### SET EXERCISE
Every line that includes the word "origin" is to be listed.

================================

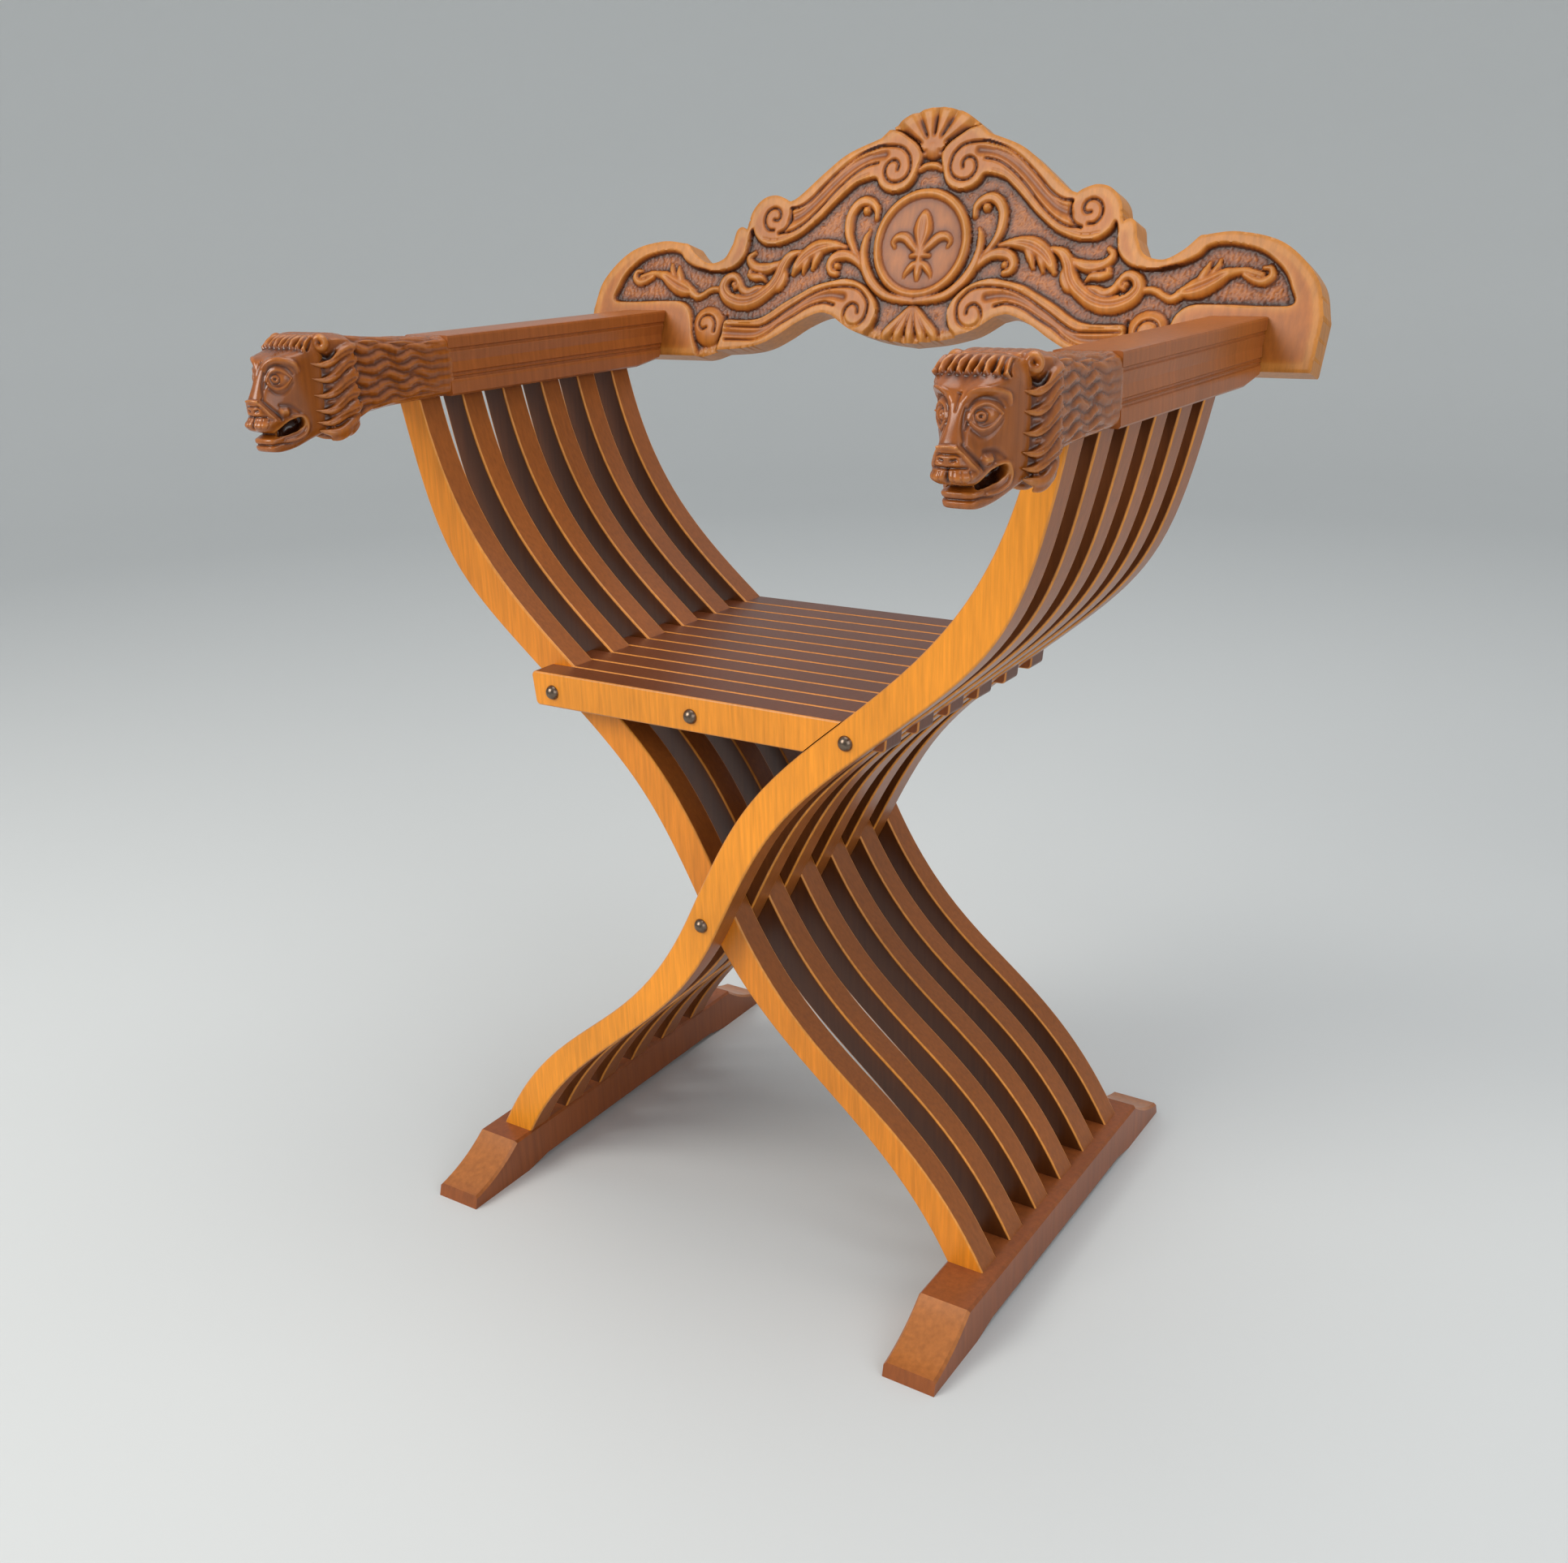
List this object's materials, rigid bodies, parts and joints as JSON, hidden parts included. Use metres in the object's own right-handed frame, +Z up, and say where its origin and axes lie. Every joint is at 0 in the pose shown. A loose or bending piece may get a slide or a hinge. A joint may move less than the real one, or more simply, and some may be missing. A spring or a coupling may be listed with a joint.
{
  "type": "savonarola chair",
  "caption": "Folding X-frame armchair of interleaved S-shaped wooden slats, with a slatted seat, lion-head arms, sled feet and a carved crest rail.",
  "frame": {"origin": "on the floor, midway between the two sled feet and midway from the lions' muzzles to the back of the crest rail", "axes": "+Z up, -Y the way the sitter faces, +X to the right as seen from the front"},
  "size_m": [0.679, 0.5386, 0.8665],
  "materials": {
    "carved_wood": "satin varnish",
    "slat_wood": "satin varnish",
    "seat_wood": "satin varnish, worn on top",
    "rail_wood": "satin varnish over carving",
    "pin_metal": "dull"
  },
  "bodies": {
    "frame_b": {"slat_b_1": "slat_wood", "slat_b_2": "slat_wood", "slat_b_3": "slat_wood", "slat_b_4": "slat_wood", "slat_b_5": "slat_wood", "slat_b_6": "slat_wood", "arm_left": "carved_wood", "sled_right": "carved_wood", "crossing_rod": "pin_metal", "crossing_rod_caps": "pin_metal", "left_seat_rod": "pin_metal", "left_seat_rod_caps": "pin_metal"},
    "frame_a": {"slat_a_1": "slat_wood", "slat_a_2": "slat_wood", "slat_a_3": "slat_wood", "slat_a_4": "slat_wood", "slat_a_5": "slat_wood", "slat_a_6": "slat_wood", "arm_right": "carved_wood", "sled_left": "carved_wood", "right_seat_rod": "pin_metal", "right_seat_rod_caps": "pin_metal"},
    "seat_left": {"seat_left_1": "seat_wood", "seat_left_2": "seat_wood", "seat_left_3": "seat_wood", "seat_left_4": "seat_wood", "seat_left_5": "seat_wood", "seat_left_6": "seat_wood", "middle_rod_left": "pin_metal", "middle_rod_cap_front": "pin_metal"},
    "seat_right": {"seat_right_1": "seat_wood", "seat_right_2": "seat_wood", "seat_right_3": "seat_wood", "seat_right_4": "seat_wood", "seat_right_5": "seat_wood", "seat_right_6": "seat_wood", "middle_rod_right": "pin_metal", "middle_rod_cap_back": "pin_metal"},
    "back": {"crest_rail": "rail_wood"}
  },
  "joints": [
    {"name": "fold", "type": "hinge", "parent": "frame_b", "child": "frame_a", "pos_m": [0, 0.0088, 0.28], "axis": [0, -1, 0], "range_deg": [0, 58]},
    {"name": "seat_left_hinge", "type": "hinge", "parent": "frame_b", "child": "seat_left", "pos_m": [-0.131, 0.0088, 0.447], "axis": [0, -1, 0], "range_deg": [0, 104.2]},
    {"name": "seat_right_hinge", "type": "hinge", "parent": "frame_a", "child": "seat_right", "pos_m": [0.131, 0.0088, 0.447], "axis": [0, -1, 0], "range_deg": [-104.2, 0]},
    {"name": "back_slide", "type": "slide", "parent": "frame_b", "child": "back", "axis": [0, 0.289, 0.9573], "range_m": [0, 0.045]}
  ],
  "couplings": [
    {"joint": "seat_left_hinge", "follows": "fold", "ratio": 1.7954},
    {"joint": "seat_right_hinge", "follows": "fold", "ratio": -1.7954}
  ]
}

================================

### TASK RESULT
List this object's materials, rigid bodies, parts and joints as JSON, hidden parts included. Use metres in the object's own right-handed frame, +Z up, and say where its origin and axes lie. Every joint is at 0 in the pose shown. A loose or bending piece may get a slide or a hinge. A joint may move less than the real one, or more simply, and some may be missing. A spring or a coupling may be listed with a joint.
  "frame": {"origin": "on the floor, midway between the two sled feet and midway from the lions' muzzles to the back of the crest rail", "axes": "+Z up, -Y the way the sitter faces, +X to the right as seen from the front"},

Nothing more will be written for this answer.